A documentary is a great medium that can be used to reflect some interesting aspects of many lives in reality. The director Anne Catherine Hundhausen who is a former graduate of Hunter College, brings her latest documentary called Single Choice: Many lives. This brilliant film tells the director’s search for an answer on becoming a single mother by undergoing procedure called donor insemination. Ann Catherine is sets out on a journey to interview some women who have had (or having) children via donor insemination. She also meets people who are the creations of this procedure. The film explores either side of the main subject: pro or con, advantages or disadvantages. The director herself is in her mid thirty woman who have experienced many monogamous relationships with men and failed to have a family with any one of them. She, like many other women out there, is tired of being in a relationship and getting married. Therefore, becoming a single mom is an option for her. Because, all women want to be mothers which can be the most precious thing to do as a woman. The more they wait, the less chance they will have become pregnant due to fecundity which is likely reduced as women are getting old. The topic also concerns about women’s anxieties of getting old without having any family in our society. However, Ann Catherine gives the audience (especially women) a chance to examine our role or true  identity of being a women, with her insightful and easy to grasp work of art.

Monday, May 10, 2010



The earliest credit sequences were for silent films. Presented on title cards and containing printed material that were photographed and later incorporated into the movie. These cards also included the dialogue and set the time, place and action for the scenes. As the movie industry evolved, so did the titles. After the achievement of sound, titles began to function as a transition: taking on the responsibility of displaying the movie's title, the name of the director and establishing the hierarchy of actors. In the 1950s, titles began to move beyond realistic communication and evolved into complete narratives, establishing the mood and visual character of the film.

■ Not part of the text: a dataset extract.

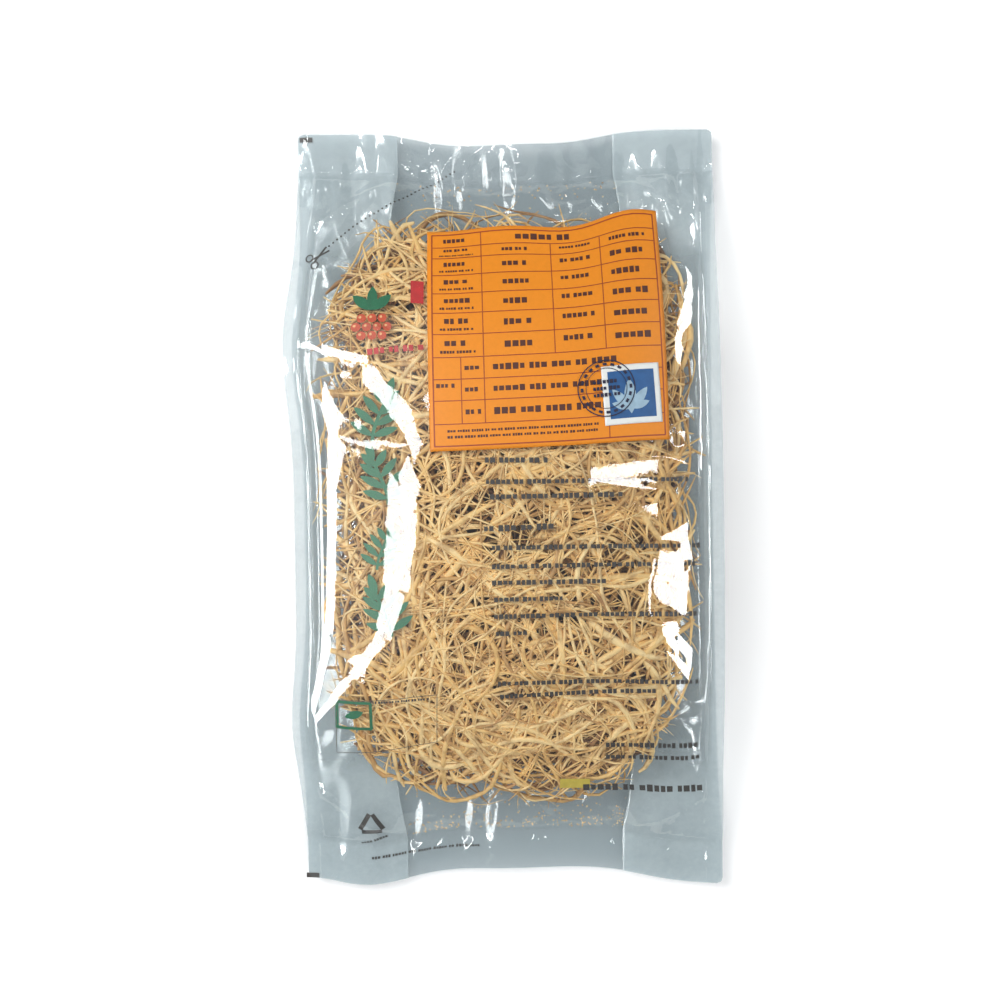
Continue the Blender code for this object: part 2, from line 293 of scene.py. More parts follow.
def corners_of(mesh):
    corners = np.zeros(len(mesh.vertices) * 3)
    mesh.vertices.foreach_get("co", corners)
    return corners.reshape(-1, 3)


def new_grid(name, columns, rows):
    """A flat grid from -1 to 1 both ways, and its corners as two arrays."""
    deselect_all()
    bpy.ops.mesh.primitive_grid_add(x_subdivisions=columns, y_subdivisions=rows, size=2)
    grid = bpy.context.object
    grid.name = grid.data.name = name
    corners = corners_of(grid.data)
    return grid, corners[:, 0], corners[:, 1]


def move_corners(piece, points):
    piece.data.vertices.foreach_set("co", np.ascontiguousarray(points, np.float32).ravel())
    piece.data.update()
    piece.data.shade_smooth()


def paint(piece, attribute, values):
    """Stores one number per corner, which a material can read by its name."""
    layer = piece.data.attributes.new(attribute, "FLOAT", "POINT")
    layer.data.foreach_set("value", np.ascontiguousarray(values, np.float32))


def haze(x, s, over_gusset):
    """How milky a film looks: clear over the roots, cloudy where plies are welded."""
    welded = smooth(SEAM_S - 0.003, SEAM_S + 0.001, np.abs(s))
    welded = np.maximum(welded, smooth(SEAM_X - 0.001, SEAM_X + 0.001, np.abs(x)))
    empty = 0.18 * smooth(0.138, 0.150, np.abs(s))
    return np.clip(0.25 + np.maximum(0.75 * welded, empty) + over_gusset, 0, 1)


# %% The front, the back and the two gussets
CORNER_RADIUS = 0.003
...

Since then, the creation of film titles have changed dramatically. During the 90s a new wave of designers have elevated the art of film titles to a new phase desktop motion graphics. As technology of desktop computers advance at a rapid pace, design companies are able to create visually stunning motion graphics that had been by a big production house in the past. With faster processors and affordable compositing and editing softwares, designers assume a greater control in creativity.
Saul Bass was the industry's pioneer. His work spans 50 years, 60 films and dozens of corporate projects, with his most famous achievement of the storyboards for Psycho's shower scene also being his most controversial.

Saul Bass


Monday, April 19, 2010

The Double Life of Véronique








The cinematographer Sławomir Idziak photographed the film using a golden yellow filter, and the resulting sepia color scheme. When Weronika sits on a train, she holds up to the window (already offering a warped view of a townscape,interestingly, a cathedral most prominently) a small translucent ball with little stars frozen inside it. A close-up camera shot of the ball again gives the viewer the same point-of-view as Weronika, and once again the world outside is inverted while the stars grab our attention. Also, the color blue is deliberately eliminated from the film. True blue appears only a few times in the picture, in each instance reflecting a subjective feeling of love or otherness: Weronika's sighting of Veronique (where she appears almost haloed by the color); the blue dress of Weronika's aunt; Veronique's discovery of the puppeteer's reflection in a backstage mirror; Alexandre's van; and another subjective view of the puppeteer, as Veronique watches him covertly through a stained glass window. Also, her encounter with the puppeteer whom she is attracted to and also offended by, the scene from that moment, the warm green color became much more dominent throughout the film. Her attraction to the puppeteer is also suggestive of her search for the/an Other/other. Who is the puppeteer but the God-figure of the world of marionettes?

Monday, March 15, 2010

Museum of Moving Image


Upon visiting the museum of Moving Image in Astoria NYC, people can see the insightful glimpse of the history of how we develop our vision to see the world through the camera. In the museum, there are many different types of cameras on display. They vary from very early types of camera such as wooden boxes with lenses, a techno color, video and digital as well as huge Panavision cameras which are popular in feature film making in the present time. Arguably, cameras are the most primary tools to transfer various image to the film negatives. Then the images can be projected on screen. However, early moving pictures had to be viewed through the peep hole machine called kinetoscope, an early motion picture exhibition device which was invented by William Kennedy Laurie Dickson and Thomas Edison between 1889 and 1892. There were two kinetoscopes in the museum which allow people can use to view two early films by Georges Méliès called Le Voyage dans la lune and Eating a Soup which features Charlie Chaplin. Also, people can go into a sound editing room where they can record their own voices and play it over a scene from Wizard of Oz. There is sound track editing room for people to choose one of several kind of music to play over some scenes from different movies. These experiments of the post production aspect of film making helps the people have more specific understanding of what movie making really is. And all these significant technical discoveries of motion pictures started from a toy called a Zoetrope (wheel of life). It is a device that produces an illusion of action from a rapid succession of static pictures, invented in 180 AD. The toy needs three basic elements to make its illusion possible: light, frame and speed, which are very important in modern day film making.